The Securities and Exchange Commission today charged an accountant and three others with insider trading on market-moving news about the New Jersey-based pharmaceutical company where the accountant formerly worked. The SEC's complaint, filed in federal court in New Jersey, alleges that Evan R. Kita, a CPA and former accountant at Celator Pharmaceuticals Inc., tipped two of his friends with confidential information about the clinical trial results for Celator’s cancer drug and its acquisition by Dublin-based Jazz Pharmaceuticals Plc almost three months later.  Celator's stock rose more than 400 percent in March 2016 when it announced positive results for its drug to treat leukemia, and Jazz Pharmaceuticals offered to pay a hefty premium in May 2016 to acquire Celator. According to the SEC's complaint, Daniel Perez and Richard Yu purchased Celator stock based on Kita's tips before the two announcements and agreed to share their trading profits with him.  The SEC alleges that Richard Yu passed Kita's tips to his father, Chiang Yu, who also traded in advance of both announcements.  To avoid detection, Kita allegedly communicated with Perez and Richard Yu through an encrypted smartphone application.

August 23, 2017

The Securities and Exchange Commission today announced that the Beaumont Financing Authority, and its then-executive director have agreed to settle charges that they made false statements about prior compliance with continuing disclosure obligations in five bond offerings. Also settling charges are O’Connor & Company Securities Inc., the underwriting firm behind those offerings and its co-founder for failing to conduct reasonable due diligence on the continuing disclosure representations.
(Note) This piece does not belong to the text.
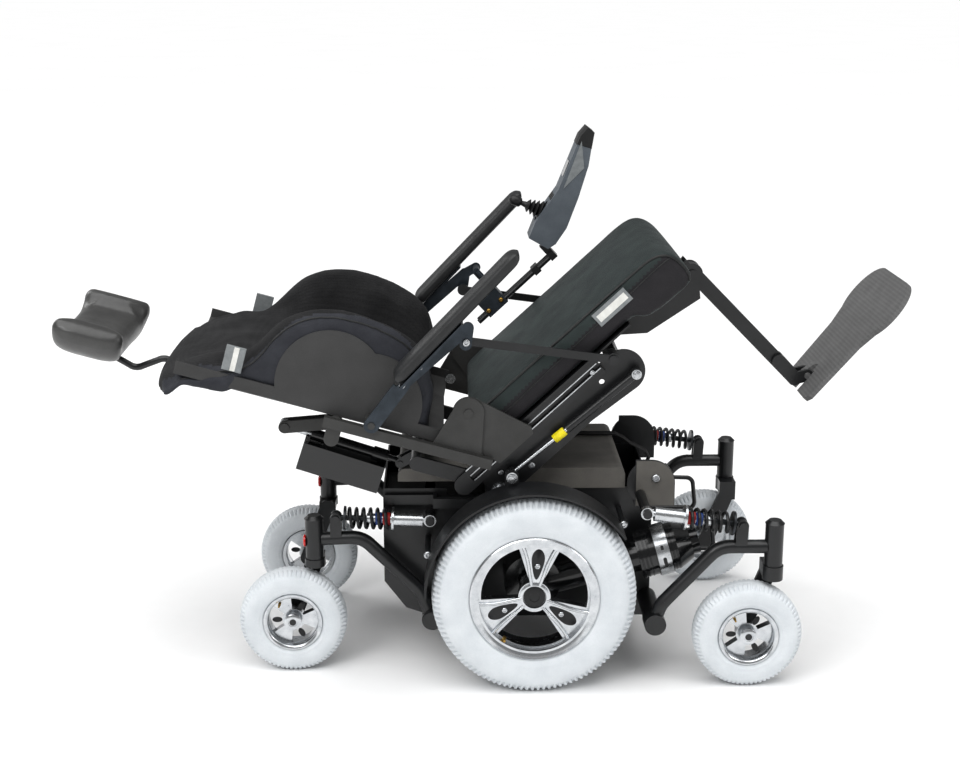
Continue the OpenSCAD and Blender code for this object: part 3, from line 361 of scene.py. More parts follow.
def woven(name, light, dark, thread, depth, rough, sheen, nap="#5a5c5e"):
    """Plain weave: warp and weft waves at right angles along the piece, crossed as a checker of over and under."""
    m, t, shader, where = finish(name, light, dark, rough, 45, 2.0, 0.0, Sheen_Weight=sheen,
                                 Sheen_Roughness=0.5, Sheen_Tint=nap, Specular_IOR_Level=0.3)
    turn = add(t, "ShaderNodeMapping", {"Vector": where, "Rotation": (0, math.radians(43), 0),
                                        "Scale": (1000 / thread,) * 3}).outputs[0]
    weave = add(t, "ShaderNodeTexChecker", {"Vector": turn, "Scale": 1.0}).outputs[1]
    wave = add(t, "ShaderNodeTexWave", {"Vector": turn, "Scale": 0.32, "Distortion": 1.5, "Detail": 2.0,
                                        "Detail Scale": 1.5}).outputs[1]
    height = add(t, "ShaderNodeMath", {0: weave, 1: wave}, operation="ADD").outputs[0]
    bump = add(t, "ShaderNodeBump", {"Height": height, "Distance": depth / 1000, "Strength": 0.8})
    t.links.new(bump.outputs[0], shader.inputs["Normal"])
    return m


def spacer_knit(name, light, dark, cell, depth, sheen=0.25):
    """Spacer knit: rounded cells of the given size, each a shallow pit whose bottom is painted darker as shade."""
    m, t, shader, where = finish(name, light, dark, (0.75, 0.9), 60, 2.0, 0.0, Sheen_Weight=sheen,
                                 Sheen_Roughness=0.6, Sheen_Tint="#4a4b4c", Specular_IOR_Level=0.2)
    cells = add(t, "ShaderNodeTexVoronoi",
                {"Vector": where, "Scale": 1000 / cell, "Randomness": 0.35}).outputs["Distance"]
    pit = ramp(t, cells, 0.1, 0.55)
    base = shader.inputs["Base Color"].links[0].from_socket
    # Painted shade: towards the middle of each cell, where the pit is deepest, the colour is mixed towards near-black
    t.links.new(mixed(t, ramp(t, cells, 0.0, 0.6, 0.55, 0.0), base, "#0c0c0d"), shader.inputs["Base Color"])
    bump = add(t, "ShaderNodeBump", {"Height": pit, "Distance": depth / 1000, "Strength": 0.9})
    t.links.new(bump.outputs[0], shader.inputs["Normal"])
    return m


def ribbed_rubber():
    """Footplate mat: narrow ribs that run across the plate, the grooves between them painted darker as shade."""
    m, t, shader, where = finish("ribbed_footplate_rubber", "#6d6d6d", "#606060", (0.55, 0.7), 35, 1.8, 0.0)
    turn = add(t, "ShaderNodeMapping", {"Vector": where, "Rotation": (0, math.radians(50.5), 0)},
               vector_type="POINT").outputs[0]
    ribs = add(t, "ShaderNodeTexWave", {"Vector": turn, "Scale": 1000 / 3.6 / 6.283, "Distortion": 0.0},
               bands_direction="X").outputs[1]
    base = shader.inputs["Base Color"].links[0].from_socket
    # Painted shade: the low parts of the rib wave are mixed towards a darker grey, the crowns keep the base colour
    t.links.new(mixed(t, ramp(t, ribs, 0.2, 0.8, 0.16, 0.0), base, "#2c2d2e"), shader.inputs["Base Color"])
    bump = add(t, "ShaderNodeBump", {"Height": ribs, "Distance": 0.0003, "Strength": 0.8})
    t.links.new(bump.outputs[0], shader.inputs["Normal"])
    return m


# Coated weave of the seat cover: dark green-grey, threads drawn 1.6 mm apart so that they show
seat_cloth = woven("coated_seat_weave_green_grey", "#323c3b", "#242b2b", 1.6, 0.22, (0.46, 0.58), 0.2)
# Stretch weave of the side bands, bluer and darker
band_cloth = woven("stretch_weave_blue_grey", "#3a3c42", "#2a2b31", 1.4, 0.2, (0.6, 0.72), 0.3)
under_cloth = woven("non_slip_underside_charcoal", "#2a2b2c", "#1e1f20", 2.0, 0.25, (0.7, 0.8), 0.1)
# Black spacer knit of the back: cells about 2.6 mm, drawn slightly coarse
back_knit = spacer_knit("spacer_knit_black", "#323233", "#202021", 2.8, 0.5)
# Headrest: smooth black leatherette, soft pebble about 2 mm, its sheen wide
head_vinyl = finish("pebbled_leatherette_black", "#4a4a49", "#363636", (0.3, 0.42), 34, 2.2, 0.1,
                    Coat_Weight=0.12, Coat_Roughness=0.3)[0]
# Side panels of the seat cushion: black stretch fabric with a plum cast
side_cloth = woven("stretch_weave_plum_black", "#2b292c", "#1f1e21", 1.5, 0.2, (0.55, 0.68), 0.2)
# Hip covers and recline lobes: charcoal moulded nylon over the brackets
nylon_charcoal = finish("moulded_nylon_charcoal", "#3c3c3b", "#313130", (0.42, 0.55), 40, 1.6, 0.08)[0]
tyre_grey = tyre_rubber()
foot_rubber = ribbed_rubber()

SLOTS = {
    "frame_black": powder_black, "battery_case": abs_black, "deck_plastic": abs_deck,
    "fender_plastic": poly_fender, "motor_black": enamel_black, "cable_rubber": rubber_black,
    "hip_plastic": nylon_black, "seat_fabric": seat_cloth, "steel_bright": zinc_steel,
    "anodised_slate": anodised_slate, "shell_plastic": abs_shell, "back_fabric": back_knit,
    "headrest_fabric": head_vinyl, "pad_foam": foam_skin, "joystick_grey": abs_joystick,
    "control_black": control_black, "footplate_rubber": foot_rubber, "tyre_grey": tyre_grey,
    "rim_alloy": alloy_polished, "shock_alloy": alloy_shock, "steel_dark": steel_dark,
    "spring_black": spring_coat,
}
# Nodes whose moulded covers show, in place of the finish of their slot
COVERED = ("back_frame", "hip_plates")
slot_of = {part["node"]: part.get("slot") or part.get("material_slot")
           for part in frame["record"].get("subparts", []) if "node" in part}
for name, node in frame["nodes"].items():
    for held in node.material_slots:
        wanted = slot_of.get(name) or (held.material.name.split(".")[0] if held.material else None)
        if wanted in SLOTS:
            held.material = nylon_charcoal if name in COVERED else SLOTS[wanted]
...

The SEC’s Enforcement Division uncovered the violations as part of a review of municipal issuers and underwriters that did not voluntarily self-report under the agency’s Municipalities Continuing Disclosure Cooperation (MCDC) Initiative.  The Beaumont Financing Authority and O’Connor & Company  would have been eligible for more lenient remedies had they self-reported during the MCDC Initiative.

August 22, 2017

The Securities and Exchange Commission today charged investment adviser Jeremy Drake with defrauding two clients, a high profile professional athlete and the athlete’s wife, by deceiving them about the investment advisory fees they were paying.  The SEC alleges that Drake went to elaborate lengths to conceal his fraud, including creating and sending false documents and masquerading as another person to corroborate his lies. The SEC alleges that Drake, then with Los Angeles-based HCR Wealth Advisors, deceived the clients for more than three years, telling them that they paid a special “VIP” annual rate of 0.15 to 0.20 percent of their assets under management when in fact they paid 1 percent.  Drake’s deception led the clients to pay $1.2 million more in management fees than Drake represented.  Drake personally received approximately $900,000 of incentive-based compensation based on the fees paid by the clients during the course of his deception.

August 21, 2017

The Securities and Exchange Commission today announced that hedge fund advisory firm Deerfield Management Company L.P. has agreed to pay more than $4.6 million to settle charges that it failed to establish, maintain, and enforce policies and procedures reasonably designed to prevent the misuse of inside information, including information about confidential government decisions. The case relates to insider trading charges that the SEC recently filed against current and former Deerfield analysts, a political intelligence analyst who passed them information, and an employee at the Centers for Medicare and Medicaid Services (CMS). According to the SEC’s order, Deerfield conducted extensive research in the health care sector to help inform its investment decisions, and engaged research firms specializing in political intelligence about upcoming regulatory and legislative decisions.  But Deerfield’s policies and procedures required only an initial review of the research firms’ own policies and procedures, and Deerfield otherwise placed the burden on its own employees to police themselves by identifying issues and informing supervisors.